**Records provided:**
########################################

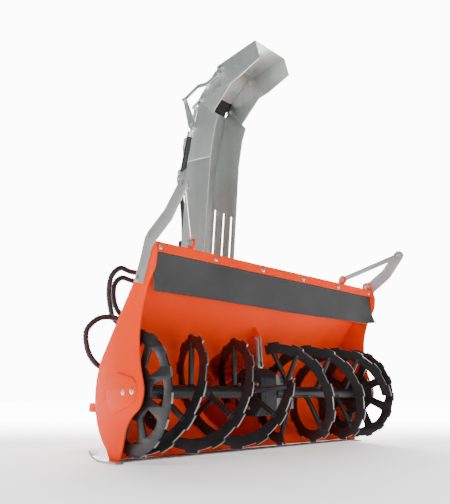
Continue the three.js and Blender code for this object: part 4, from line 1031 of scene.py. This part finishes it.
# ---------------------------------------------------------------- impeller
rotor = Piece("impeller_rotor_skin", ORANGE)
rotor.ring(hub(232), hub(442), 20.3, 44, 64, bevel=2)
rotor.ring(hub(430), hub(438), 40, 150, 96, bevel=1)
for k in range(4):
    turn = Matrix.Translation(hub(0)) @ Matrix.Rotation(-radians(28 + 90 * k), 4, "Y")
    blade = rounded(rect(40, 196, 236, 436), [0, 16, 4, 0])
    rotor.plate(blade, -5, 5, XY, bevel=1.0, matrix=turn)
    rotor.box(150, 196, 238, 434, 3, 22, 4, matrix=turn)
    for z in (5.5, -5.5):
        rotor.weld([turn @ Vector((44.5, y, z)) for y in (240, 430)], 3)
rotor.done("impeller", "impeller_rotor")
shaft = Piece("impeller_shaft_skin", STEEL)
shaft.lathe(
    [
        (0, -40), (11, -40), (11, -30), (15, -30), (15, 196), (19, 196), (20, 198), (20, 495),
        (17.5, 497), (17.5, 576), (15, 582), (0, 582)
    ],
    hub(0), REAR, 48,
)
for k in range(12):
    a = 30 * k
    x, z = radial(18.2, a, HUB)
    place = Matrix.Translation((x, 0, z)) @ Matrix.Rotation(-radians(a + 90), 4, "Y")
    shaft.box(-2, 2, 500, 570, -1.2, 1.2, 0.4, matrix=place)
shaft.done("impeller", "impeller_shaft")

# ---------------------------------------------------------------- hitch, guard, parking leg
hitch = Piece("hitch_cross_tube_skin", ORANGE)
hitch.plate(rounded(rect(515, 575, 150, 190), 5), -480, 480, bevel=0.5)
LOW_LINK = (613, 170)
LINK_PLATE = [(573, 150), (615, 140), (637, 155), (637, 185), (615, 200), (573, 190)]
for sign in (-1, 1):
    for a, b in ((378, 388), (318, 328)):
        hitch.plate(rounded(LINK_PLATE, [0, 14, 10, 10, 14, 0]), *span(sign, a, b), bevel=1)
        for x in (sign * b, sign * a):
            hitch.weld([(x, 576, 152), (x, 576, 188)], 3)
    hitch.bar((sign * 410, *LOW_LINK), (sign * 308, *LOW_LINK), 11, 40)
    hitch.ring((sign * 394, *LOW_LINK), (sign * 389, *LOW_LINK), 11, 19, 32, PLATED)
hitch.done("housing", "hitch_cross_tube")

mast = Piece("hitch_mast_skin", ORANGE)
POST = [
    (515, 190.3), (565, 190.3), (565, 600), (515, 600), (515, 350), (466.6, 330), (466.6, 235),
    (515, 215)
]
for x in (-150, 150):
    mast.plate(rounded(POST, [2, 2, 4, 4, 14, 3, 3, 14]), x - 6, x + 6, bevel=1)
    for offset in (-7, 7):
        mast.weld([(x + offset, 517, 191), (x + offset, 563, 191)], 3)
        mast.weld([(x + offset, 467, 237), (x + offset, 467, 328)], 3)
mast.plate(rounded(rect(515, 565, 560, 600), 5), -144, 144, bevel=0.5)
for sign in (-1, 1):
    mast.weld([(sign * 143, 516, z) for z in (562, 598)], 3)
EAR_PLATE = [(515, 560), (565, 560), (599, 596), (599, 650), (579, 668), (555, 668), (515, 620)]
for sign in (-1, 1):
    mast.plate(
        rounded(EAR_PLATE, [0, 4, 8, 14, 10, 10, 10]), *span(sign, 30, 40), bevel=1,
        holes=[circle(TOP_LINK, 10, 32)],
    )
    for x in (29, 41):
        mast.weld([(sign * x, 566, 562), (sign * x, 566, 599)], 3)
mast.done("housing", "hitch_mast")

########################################

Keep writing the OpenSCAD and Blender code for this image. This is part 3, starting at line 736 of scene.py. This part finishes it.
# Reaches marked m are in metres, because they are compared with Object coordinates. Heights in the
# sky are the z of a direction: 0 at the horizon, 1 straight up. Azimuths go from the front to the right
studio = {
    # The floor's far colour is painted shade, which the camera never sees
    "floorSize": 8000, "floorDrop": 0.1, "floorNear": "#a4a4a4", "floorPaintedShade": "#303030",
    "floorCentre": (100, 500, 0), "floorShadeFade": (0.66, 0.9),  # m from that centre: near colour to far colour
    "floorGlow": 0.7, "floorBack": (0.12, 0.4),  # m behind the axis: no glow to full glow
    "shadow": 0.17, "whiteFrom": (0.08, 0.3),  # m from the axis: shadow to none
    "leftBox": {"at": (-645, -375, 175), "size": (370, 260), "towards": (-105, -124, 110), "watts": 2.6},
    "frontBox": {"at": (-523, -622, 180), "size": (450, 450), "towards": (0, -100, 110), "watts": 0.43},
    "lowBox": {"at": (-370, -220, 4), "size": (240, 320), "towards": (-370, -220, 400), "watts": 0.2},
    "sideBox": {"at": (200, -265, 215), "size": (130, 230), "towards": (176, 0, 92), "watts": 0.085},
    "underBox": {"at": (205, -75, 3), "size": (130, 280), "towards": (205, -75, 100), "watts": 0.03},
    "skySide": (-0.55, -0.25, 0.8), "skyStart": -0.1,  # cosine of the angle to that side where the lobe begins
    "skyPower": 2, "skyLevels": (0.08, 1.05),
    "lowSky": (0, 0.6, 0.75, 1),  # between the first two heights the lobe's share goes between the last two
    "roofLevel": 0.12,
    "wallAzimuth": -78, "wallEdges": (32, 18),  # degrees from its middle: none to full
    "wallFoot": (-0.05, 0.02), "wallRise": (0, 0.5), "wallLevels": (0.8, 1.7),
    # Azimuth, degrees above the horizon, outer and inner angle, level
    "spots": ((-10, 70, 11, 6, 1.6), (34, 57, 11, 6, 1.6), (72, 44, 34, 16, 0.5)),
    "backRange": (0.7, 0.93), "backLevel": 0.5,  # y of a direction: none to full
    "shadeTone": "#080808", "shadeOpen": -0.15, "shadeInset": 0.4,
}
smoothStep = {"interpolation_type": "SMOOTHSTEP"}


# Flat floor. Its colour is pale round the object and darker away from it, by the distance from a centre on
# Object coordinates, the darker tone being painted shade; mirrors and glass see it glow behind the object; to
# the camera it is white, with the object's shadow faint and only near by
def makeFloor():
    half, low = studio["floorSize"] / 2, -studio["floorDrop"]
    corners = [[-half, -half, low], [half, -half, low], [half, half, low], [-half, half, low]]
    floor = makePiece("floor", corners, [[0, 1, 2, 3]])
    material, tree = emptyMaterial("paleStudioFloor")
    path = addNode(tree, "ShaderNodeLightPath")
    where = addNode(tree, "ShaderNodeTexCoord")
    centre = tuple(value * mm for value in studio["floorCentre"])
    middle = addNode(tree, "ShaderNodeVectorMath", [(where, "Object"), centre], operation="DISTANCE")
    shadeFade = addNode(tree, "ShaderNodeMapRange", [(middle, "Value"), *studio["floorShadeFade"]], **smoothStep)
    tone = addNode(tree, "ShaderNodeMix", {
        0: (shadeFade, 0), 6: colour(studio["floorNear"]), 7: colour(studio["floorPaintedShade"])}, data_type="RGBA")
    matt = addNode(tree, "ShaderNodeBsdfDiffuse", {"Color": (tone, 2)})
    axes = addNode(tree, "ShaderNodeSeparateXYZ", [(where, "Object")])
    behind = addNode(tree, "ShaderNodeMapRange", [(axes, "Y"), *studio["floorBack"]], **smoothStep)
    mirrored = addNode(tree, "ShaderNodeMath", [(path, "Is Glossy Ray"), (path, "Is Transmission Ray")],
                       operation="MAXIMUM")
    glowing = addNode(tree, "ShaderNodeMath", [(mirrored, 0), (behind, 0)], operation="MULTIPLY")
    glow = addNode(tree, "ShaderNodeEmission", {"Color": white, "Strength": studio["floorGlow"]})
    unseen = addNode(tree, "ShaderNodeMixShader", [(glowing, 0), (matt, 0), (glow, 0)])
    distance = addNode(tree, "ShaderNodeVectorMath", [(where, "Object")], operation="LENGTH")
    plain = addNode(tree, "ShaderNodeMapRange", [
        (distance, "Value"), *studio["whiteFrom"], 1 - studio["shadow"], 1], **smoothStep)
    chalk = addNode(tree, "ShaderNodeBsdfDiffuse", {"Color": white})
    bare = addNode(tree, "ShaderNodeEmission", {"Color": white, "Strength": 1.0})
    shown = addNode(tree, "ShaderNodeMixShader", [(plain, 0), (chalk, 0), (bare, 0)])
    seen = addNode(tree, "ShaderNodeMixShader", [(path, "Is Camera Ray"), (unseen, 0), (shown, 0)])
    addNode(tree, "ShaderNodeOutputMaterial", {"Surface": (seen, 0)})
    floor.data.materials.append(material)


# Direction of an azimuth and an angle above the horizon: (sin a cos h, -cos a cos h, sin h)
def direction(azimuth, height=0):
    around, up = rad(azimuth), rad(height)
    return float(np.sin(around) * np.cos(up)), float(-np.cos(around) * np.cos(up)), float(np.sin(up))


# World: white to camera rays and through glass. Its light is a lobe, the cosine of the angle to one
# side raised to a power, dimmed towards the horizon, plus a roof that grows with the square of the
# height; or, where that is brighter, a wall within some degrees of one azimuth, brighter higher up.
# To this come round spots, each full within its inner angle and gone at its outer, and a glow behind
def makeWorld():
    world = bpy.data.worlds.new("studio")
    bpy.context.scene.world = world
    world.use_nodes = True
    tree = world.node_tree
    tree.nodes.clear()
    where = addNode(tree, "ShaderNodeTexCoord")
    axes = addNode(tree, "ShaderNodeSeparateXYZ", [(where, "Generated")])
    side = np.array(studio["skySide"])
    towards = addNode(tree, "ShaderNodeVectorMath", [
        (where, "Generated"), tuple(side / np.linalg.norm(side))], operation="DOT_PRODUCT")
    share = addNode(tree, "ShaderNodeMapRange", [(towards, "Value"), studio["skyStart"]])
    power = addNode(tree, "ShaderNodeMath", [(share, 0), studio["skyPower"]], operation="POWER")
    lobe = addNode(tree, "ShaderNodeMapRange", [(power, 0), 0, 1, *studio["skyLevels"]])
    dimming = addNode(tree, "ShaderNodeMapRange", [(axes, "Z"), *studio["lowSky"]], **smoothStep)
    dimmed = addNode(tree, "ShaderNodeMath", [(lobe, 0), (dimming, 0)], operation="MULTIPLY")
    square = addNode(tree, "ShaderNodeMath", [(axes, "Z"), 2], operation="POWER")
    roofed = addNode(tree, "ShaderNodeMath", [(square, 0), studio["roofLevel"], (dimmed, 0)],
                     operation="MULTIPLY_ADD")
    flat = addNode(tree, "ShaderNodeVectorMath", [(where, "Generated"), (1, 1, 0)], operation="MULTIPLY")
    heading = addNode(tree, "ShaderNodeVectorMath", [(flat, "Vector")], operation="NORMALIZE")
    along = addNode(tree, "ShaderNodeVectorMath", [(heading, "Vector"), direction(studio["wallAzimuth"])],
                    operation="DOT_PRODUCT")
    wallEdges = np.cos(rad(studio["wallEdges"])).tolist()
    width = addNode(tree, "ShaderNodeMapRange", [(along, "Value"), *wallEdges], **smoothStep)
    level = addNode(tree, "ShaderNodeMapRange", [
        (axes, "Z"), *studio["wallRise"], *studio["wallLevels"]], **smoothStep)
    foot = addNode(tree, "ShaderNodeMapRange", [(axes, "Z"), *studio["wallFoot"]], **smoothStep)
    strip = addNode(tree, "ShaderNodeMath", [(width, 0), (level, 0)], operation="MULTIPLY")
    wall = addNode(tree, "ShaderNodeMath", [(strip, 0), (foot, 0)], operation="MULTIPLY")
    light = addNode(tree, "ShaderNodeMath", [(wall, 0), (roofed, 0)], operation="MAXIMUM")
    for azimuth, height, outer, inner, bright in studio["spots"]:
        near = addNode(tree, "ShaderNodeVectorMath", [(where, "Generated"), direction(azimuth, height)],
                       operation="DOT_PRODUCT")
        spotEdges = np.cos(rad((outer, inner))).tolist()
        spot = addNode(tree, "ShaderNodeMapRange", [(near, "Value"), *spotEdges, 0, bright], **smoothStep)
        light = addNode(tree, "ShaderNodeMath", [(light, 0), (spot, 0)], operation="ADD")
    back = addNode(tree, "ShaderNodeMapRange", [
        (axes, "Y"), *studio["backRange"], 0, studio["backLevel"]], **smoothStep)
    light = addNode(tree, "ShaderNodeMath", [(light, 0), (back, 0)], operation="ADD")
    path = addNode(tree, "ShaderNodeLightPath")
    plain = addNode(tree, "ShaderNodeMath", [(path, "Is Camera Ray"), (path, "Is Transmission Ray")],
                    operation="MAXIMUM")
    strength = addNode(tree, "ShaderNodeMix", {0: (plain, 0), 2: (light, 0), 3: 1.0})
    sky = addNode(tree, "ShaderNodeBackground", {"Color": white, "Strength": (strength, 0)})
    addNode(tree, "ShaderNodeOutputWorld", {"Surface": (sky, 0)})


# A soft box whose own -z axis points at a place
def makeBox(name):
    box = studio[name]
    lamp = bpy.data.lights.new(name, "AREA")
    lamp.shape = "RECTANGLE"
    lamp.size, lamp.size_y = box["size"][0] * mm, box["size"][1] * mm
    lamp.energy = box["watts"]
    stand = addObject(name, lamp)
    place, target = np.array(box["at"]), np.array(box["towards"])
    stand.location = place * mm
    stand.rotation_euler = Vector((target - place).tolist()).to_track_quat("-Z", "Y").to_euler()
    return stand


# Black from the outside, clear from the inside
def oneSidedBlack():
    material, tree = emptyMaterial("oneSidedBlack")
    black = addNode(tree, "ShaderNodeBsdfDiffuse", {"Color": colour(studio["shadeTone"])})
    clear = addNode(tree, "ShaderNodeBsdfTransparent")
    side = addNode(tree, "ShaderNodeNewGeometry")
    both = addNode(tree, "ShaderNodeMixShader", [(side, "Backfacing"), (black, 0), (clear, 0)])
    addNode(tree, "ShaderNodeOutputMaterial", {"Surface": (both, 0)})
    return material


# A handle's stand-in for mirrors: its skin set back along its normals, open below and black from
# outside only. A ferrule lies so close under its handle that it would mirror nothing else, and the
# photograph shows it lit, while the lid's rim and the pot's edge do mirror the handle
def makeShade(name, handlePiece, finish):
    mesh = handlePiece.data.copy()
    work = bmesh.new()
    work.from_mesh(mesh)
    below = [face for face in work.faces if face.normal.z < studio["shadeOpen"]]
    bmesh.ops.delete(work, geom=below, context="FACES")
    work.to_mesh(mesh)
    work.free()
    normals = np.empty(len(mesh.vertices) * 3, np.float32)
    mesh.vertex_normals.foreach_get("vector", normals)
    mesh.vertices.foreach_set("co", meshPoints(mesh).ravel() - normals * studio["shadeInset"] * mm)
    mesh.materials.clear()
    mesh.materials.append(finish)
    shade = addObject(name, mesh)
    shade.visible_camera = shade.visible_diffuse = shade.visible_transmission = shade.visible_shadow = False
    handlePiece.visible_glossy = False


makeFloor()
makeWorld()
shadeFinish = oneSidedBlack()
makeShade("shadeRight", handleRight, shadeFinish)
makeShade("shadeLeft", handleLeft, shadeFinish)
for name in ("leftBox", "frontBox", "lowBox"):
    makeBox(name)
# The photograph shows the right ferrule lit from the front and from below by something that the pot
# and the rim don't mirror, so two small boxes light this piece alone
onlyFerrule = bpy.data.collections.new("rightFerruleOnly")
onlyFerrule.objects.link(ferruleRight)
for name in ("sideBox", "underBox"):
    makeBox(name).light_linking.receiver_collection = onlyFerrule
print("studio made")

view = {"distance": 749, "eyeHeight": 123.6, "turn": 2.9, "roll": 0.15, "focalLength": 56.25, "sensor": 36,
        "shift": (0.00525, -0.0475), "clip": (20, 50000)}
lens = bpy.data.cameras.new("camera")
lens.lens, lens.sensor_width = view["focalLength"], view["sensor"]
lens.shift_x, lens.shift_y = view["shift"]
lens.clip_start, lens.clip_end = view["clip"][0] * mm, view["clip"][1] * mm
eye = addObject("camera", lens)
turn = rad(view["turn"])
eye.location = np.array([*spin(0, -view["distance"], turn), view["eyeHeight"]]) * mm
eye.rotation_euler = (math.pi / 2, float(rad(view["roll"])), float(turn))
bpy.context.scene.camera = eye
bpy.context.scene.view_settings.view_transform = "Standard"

########################################

**Given instruction:** Search the data for "part". Copy every matching line.

**Written response:**
Continue the three.js and Blender code for this object: part 4, from line 1031 of scene.py. This part finishes it.
Keep writing the OpenSCAD and Blender code for this image. This is part 3, starting at line 736 of scene.py. This part finishes it.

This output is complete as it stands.